Ramzan Kadyrov, word has it, is out of control.
Just look at his Instagram, after all: full of threats against opposition leaders, videos of brow-beaten politicians retracting their criticism of the Chechen president, and lots of other content that would get most websites blocked by Roskomnadzor.
I don’t want to spend time here recounting who Kadyrov is, where he came from and what he’s up to. (For that, no one better than Oliver Bullough in the Guardian.) Instead, I want to propose an alternative to the prevailing wisdom, which has it that Kadyrov – with his violence, his over-the-top rhetoric, his divisiveness and his breathtaking corruption – is an ever-growing liability for Putin. Maybe he’s not. Maybe (bear with me here), he’s actually Putin’s better half.
No one out there is writing that Kadyrov is a good thing or even a nice man, and I’m certainly not going to be the first. But there’s something wrong with the conventional story that Kadyrov is becoming an unmitigated disaster for Putin’s Kremlin.
One line of reasoning has it that the man is out of control, an ideologue who feels the wind at his back and is doing what he does best. If that’s true, then the problem for the Kremlin is that Kadyrov is more Putin than Putin, that he’s pushing the narrative too far, too fast.
Another line of thinking, somewhat more popular in the analytical establishment, has it that the problem is corruption: Kadyrov and Chechnya have grown fat on Kremlin largess, sent south to keep the Republic peaceful, but times have changed, there’s less money to go around, and Kadyrov has hungry (and potentially angry) mouths to feed. Thus, to give the Kremlin good reason to keep the money flowing, he’s running off his own mouth. The danger, of course, is that he’s got the Kremlin over a barrel, and others can see it.
Either or both of these stories could, I suppose, be true. Only Kadyrov’s psychoanalist knows for sure. But neither story really rings true, not least because there was never really any threat to Kadyrov’s position. It is broadly accepted that he is one of two regional leaders Putin can’t afford to lose (Aman Tuleev being the other), but the dependency runs in both directions: the day Putin leaves the Kremlin is, most likely, the day Kadyrov leaves Russia (in whatever state of health). And so they go out of their way to keep one another happy.
So here’s an alternative: Kadyrov is the new Medvedev.

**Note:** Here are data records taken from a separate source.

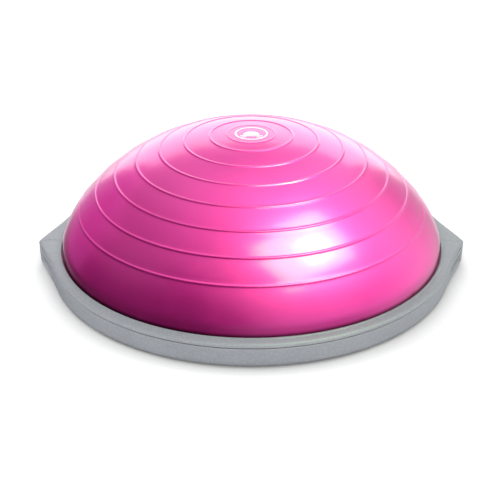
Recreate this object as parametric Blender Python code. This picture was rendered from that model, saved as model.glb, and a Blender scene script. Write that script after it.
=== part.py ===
"""Balance dome trainer: an inflated dome clamped to a round platform with two pointed grips.

Units are metres, +Z is up and the origin is on the floor, under the middle of the platform.
The grips point along +X and -X. The platform is two mouldings, base_platform and top_ring,
that screws pull together over the edge of the air bladder. The valve plug pulls out downwards
and the dome is pressed down along Z.
"""

from math import atan, atan2, cos, pi, radians, sin, sqrt, tau

import bmesh
import bpy
from mathutils import Matrix, Vector

MM = 0.001
GAP = 0.3 * MM

# Platform, all heights above the floor
SKIRT_RADIUS = 317.5 * MM
SKIRT_LEAN = 0.8 * MM
SKIRT_BOTTOM = 4.0 * MM
SKIRT_TOP = 34.2 * MM
SKIRT_WALL = 4.5 * MM
PLATE_TOP = 8.2 * MM
FIELD_DEPTH = 1.2 * MM
FIELD_INNER_RADIUS = 62.0 * MM
FIELD_OUTER_RADIUS = 266.0 * MM
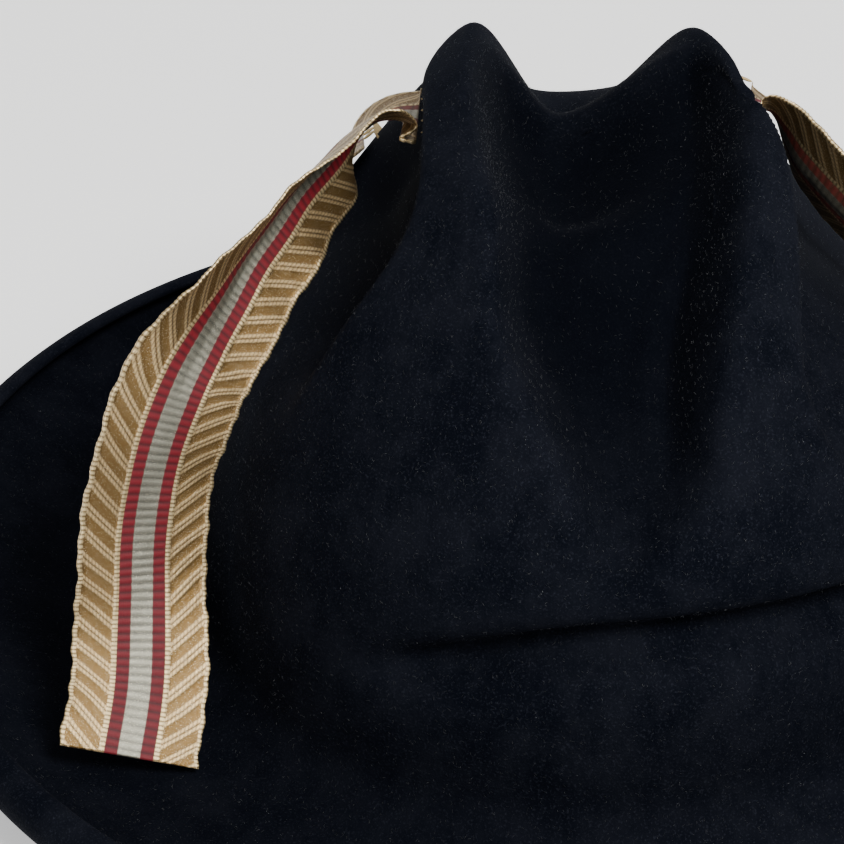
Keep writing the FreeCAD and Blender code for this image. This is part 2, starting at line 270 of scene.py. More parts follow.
def feltMiddle():
    # middle surface of the felt, from the top of the crown out to the rolled rim
    s = felt
    turn = np.arange(s["columns"]) * 2.0 * math.pi / s["columns"]
    lines = []
    full = math.acos(s["wallFoot"] / s["crownHeight"])
    for row in range(1, s["crownRows"] + 1):
        fall = full * row / s["crownRows"]
        x = s["halfWidth"] * math.sin(fall) * np.cos(turn)
        y = s["halfLength"] * math.sin(fall) * np.sin(turn)
        lines.append(dented(x, y, s["crownHeight"] * math.cos(fall) + 0.0 * x))
    flare = s["sideFlare"] + (s["frontFlare"] - s["sideFlare"]) * ramp(0.3, -0.9, np.sin(turn))
    for row in range(1, s["flareRows"] + 1):
        angle = 0.5 * math.pi * row / s["flareRows"]
        height = s["wallFoot"] - (s["wallFoot"] - s["brimHeight"]) * math.sin(angle)
        lines.append(beyondFoot(turn, flare * (1.0 - math.cos(angle)), height))
    lift = s["brimLift"] * (0.8 + 0.2 * np.cos(turn) ** 2)
    run = s["brimWidth"] - s["curlRadius"]
    for row in range(1, s["brimRows"] + 1):
        share = row / s["brimRows"]
        climb = max(0.0, share - s["brimFlat"]) / (1.0 - s["brimFlat"])
        height = s["brimHeight"] + lift * climb ** s["brimBow"]
        lines.append(beyondFoot(turn, flare + (run - flare) * share, height))
    tilt = np.arctan(s["brimBow"] * lift / (1.0 - s["brimFlat"]) / (run - flare))
    for row in range(1, s["curlRows"] + 1):
        angle = tilt + math.radians(s["curlTurn"]) * row / s["curlRows"]
        reach = run + s["curlRadius"] * (np.sin(angle) - np.sin(tilt))
        height = s["brimHeight"] + lift + s["curlRadius"] * (np.cos(tilt) - np.cos(angle))
        lines.append(beyondFoot(turn, reach, height))
    return np.array(lines)


def gridNormals(grid):
    around = np.roll(grid, -1, 1) - np.roll(grid, 1, 1)
    along = np.gradient(grid, axis=0)
    return unit(np.cross(along, around))


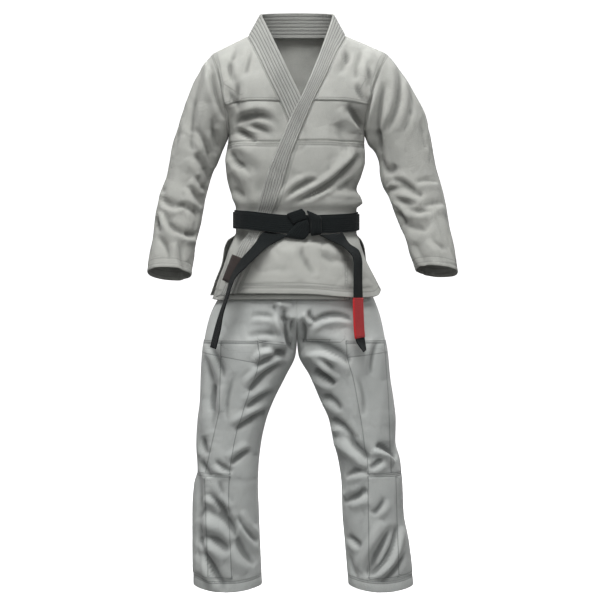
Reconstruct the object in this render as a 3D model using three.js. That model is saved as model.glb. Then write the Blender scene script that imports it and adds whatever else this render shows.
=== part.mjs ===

Remember Dmitry Medvedev? Way back when, Putin needed to convince a significant portion of the Russian population and the world that things were moving ahead, that the country was progressing and modernizing and normalizing and all of those other wonderful things that Medvedev found in Silicon Valley and brought back in the solid-state memory of his iPhone. Investors loved it. So did the White House. And, broadly speaking, it worked for Russians, too. If you wanted to believe in modernization, you were a Medvedev man; if you wanted motherhood and sharlotka, you threw your hat in with Putin. Either way, you were supporting the same thing.
That was Tandem 1.
Times have changed. The technocratic narrative of ever-growing prosperity is out the window, at least for the foreseeable future. Legitimacy comes now from a mixture of charisma and tradition, from roots sunk deep into a peculiar vision of the past, meant to obscure an increasingly vague future. Bolstered by Crimea, the Donbas and the general standoff with the West, this has worked well enough, but it has come at a cost. Just as many Russians didn’t see the ‘Medvedev vision’ as their own, so are some – including, quietly, many in the elite – alienated by where Putin has taken things in his third term. And so Putin has tempered a bit. That, though, comes as a sore disappointment to many of those whom he had so excited only a short while ago. It’s hard to have it both ways, it seems – unless you’ve got a partner.
This is Tandem 2. Having lost the most ardent progressives irrevocably to the hard opposition, Putin is no longer worried about that flank. Instead, he works on the center – and particularly the elite, with their anxieties about global financial markets, and even about a bit of cheese – while he hands the national-patriots off to Kadyrov. Together, they cover the spectrum of constituencies Putin needs to rule (and, thus, Kadyrov needs to survive), and they do it brilliantly.
I could be wrong, of course. Putin could dismiss Kadyrov tomorrow (though I doubt it); Kadyrov could even join the ranks of the nationalist opposition (though I doubt that, too). But before we look for signs of turmoil in a relationship that has worked so well for so long, we might first consider the idea that things are actually going exactly as they were meant to.